The other Surge
If you think the word "Surge" applies only to Iraq, you're wrong. KTSP.com reports:
"The number of people coming to colleges who’ve had psychiatric treatment has increased tremendously," said Dr. Gerald Kay, a psychiatry professor at Wright State University and chair of the American Psychiatric Association committee on college mental health. ...
Reasons for the surge include the Americans with Disabilities Act, which gives mentally ill students the right to be at college, and increasingly sophisticated medications which enable them to function better than in the past. Recent surveys and studies underscore the scope of the increase.
A survey last year by the American College Health Association found that 8.5 percent of students had seriously considered suicide, and 15 percent were diagnosed for depression, up from 10 percent in 2000. The Anxiety Disorders Association of America found that 13 percent of students at major universities and 25 percent at liberal arts colleges are using campus mental health services.
So maybe Eugene Volkh is merely adapting to the changing times when he argues that qualified professors should not be prevented from carrying weapons to school.
Now of course if arming the five people for the extremely rare situation when they'll need to stop a madman will end up causing more harm than good in the much more common situations when there's no madman around, that might be a bad tradeoff. That is the argument I've heard against letting students possess weapons on-campus: They're young, they drink a lot, they'll start shooting when they get into a hot argument in class or at a debate. I'm not sure that's right, but let's say it is.
What, though, is the argument against allowing professors and other university staff to possess weapons, if they choose? (Assume the professors lack criminal records, and assume they go through whatever testing and modest training is required to get a concealed carry permit, or perhaps even some extra training.) One argument is that it's just dangerous for law-abiding citizens to have weapons, because they'll start shooting over arguments or fender-benders. But that's precisely the argument that has been rejected by the 38 states that allow any law-abiding citizen to get a concealed carry license (or, in 2 of the 38 states, to carry without a license). What's more, as I understand it, people who get such licenses have in fact almost never committed unjustified homicide or attempted homicide (or even lesser crimes) using their guns. Whatever the pluses or minuses of shall-issue, the "licenseholders will start shootouts over petty slights" theory has not been borne out.

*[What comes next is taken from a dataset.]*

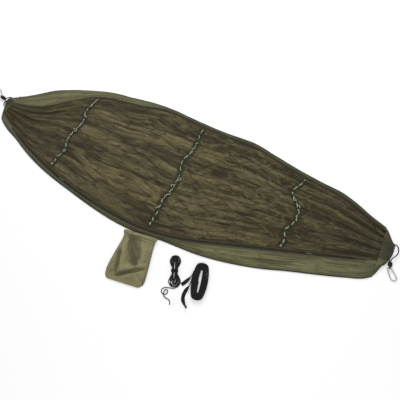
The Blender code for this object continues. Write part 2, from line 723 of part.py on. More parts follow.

But then flooding schools with people with mental problems and then arming professors seems like a hell of a way to run a railroad. Somewhere we have stumbled over a contradiction in our attitudes to modern life: that in pursuing our most altruistic instincts we have also opened the door to dangers against which we must defend ourselves. When we come forward with an open hand we are at our most vulnerable. Open societies are places of great possibility, for both good and evil.